Il ragazzo in piedi, vestito semplicemente e con aria assorta, regge in mano due oggetti: a sinistra il libro della legge divina, a destra una bilancia a significare la giustizia, gli equilibri culturali – storici -religiosi – tra i popoli che, purtroppo, attualmente non sono mantenuti dall’umanità. Il perfetto allineamento dei due piatti rappresenta un augurio affinchè il fragile equilibrio di oggi diventi stabile e duraturo domani. Gli studenti del “Capitini” concludevano così il loro articolo: Speriamo che la presenza di questa scultura nella nostra scuola sia un invito per tutti noi alla lettura della natura, di noi stessi, dell’arte e della vita.”

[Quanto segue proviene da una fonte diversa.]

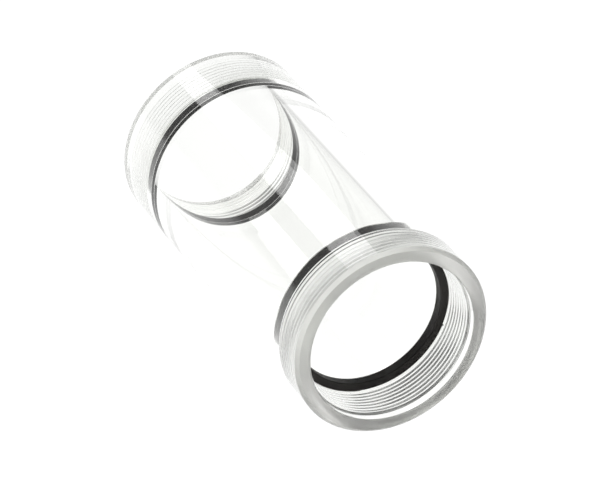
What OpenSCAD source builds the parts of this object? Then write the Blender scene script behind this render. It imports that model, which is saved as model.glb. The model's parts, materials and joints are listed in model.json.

“Nella cappella del nuovo cimitero ‘Il Giardino’ di Agliana, Rolando ha lasciato un grande messaggio di speranza. Leonetto Tintori, pittore e restaurato-re pratese, conosciutissimo negli ambienti artistici ne spiega il significato:
Stefanacci conferma con queste ceramiche la sua disponibilità verso il rinnovamento e la valorizzazione di profondi sentimenti umani, proponendo una meditazione su valori morali e artistici di fondamentale importanza. Il concetto generale sul quale è basata la decorazione consiste nella serena visione della vita umana, dall’inizio alla fine. Al centro del frontone della Cappella, sul fondo rosso di mattoni, è posto un grande uovo, simbolo di ogni principio di vita: dalla cella bianca scoperchiata esce, neonato, l’uomo. Sulla parete destra dell’interno, slanciata, si erge Eva, profondente numerosi esseri della Terra con naturale prolificità. Di fronte a Eva, sulla parete sinistra, Adamo incede con passo reso sicuro dalla promessa di giustizia affidatogli. Dietro l’altare, sulla parete frontale, la vita al tramonto con l’ombra del legno sacrificale. Lo spirito dei defunti aleggia sulla valle aspirando alla ricongiunzione con l’universo luminoso. Sulla parete d’ingresso il pellicano, simbolo di amore e di sacrificio, conclude l’itinerario dalle limpide tonalità degli smalti”.
“Così, anche in un luogo deputato alla sofferente contemplazione della morte, Rolando ci parla di vita attraverso i simboli di una natura purificata dall’amore, nel suo moto ascensionale verso lo Spirito del Padre che, nel cielo della Cappella, vigila e attende.

È il fluido vitale di Rolando che, attraverso la luce rarefatta delle sue ceramiche è e sarà sempre, presente ad Agliana a invitarci a cercare nel mistero l’armonia della vita”.
Ecco, cercare nel mistero l’armonia della vita: tutta la simbologia che Stefanacci propone nelle ceramiche, nelle sculture e in tempo lontano nelle pitture, tende proprio a questo, a cercare gli equilibri della nostra esistenza attraverso i segreti antichi della filosofia ermetica.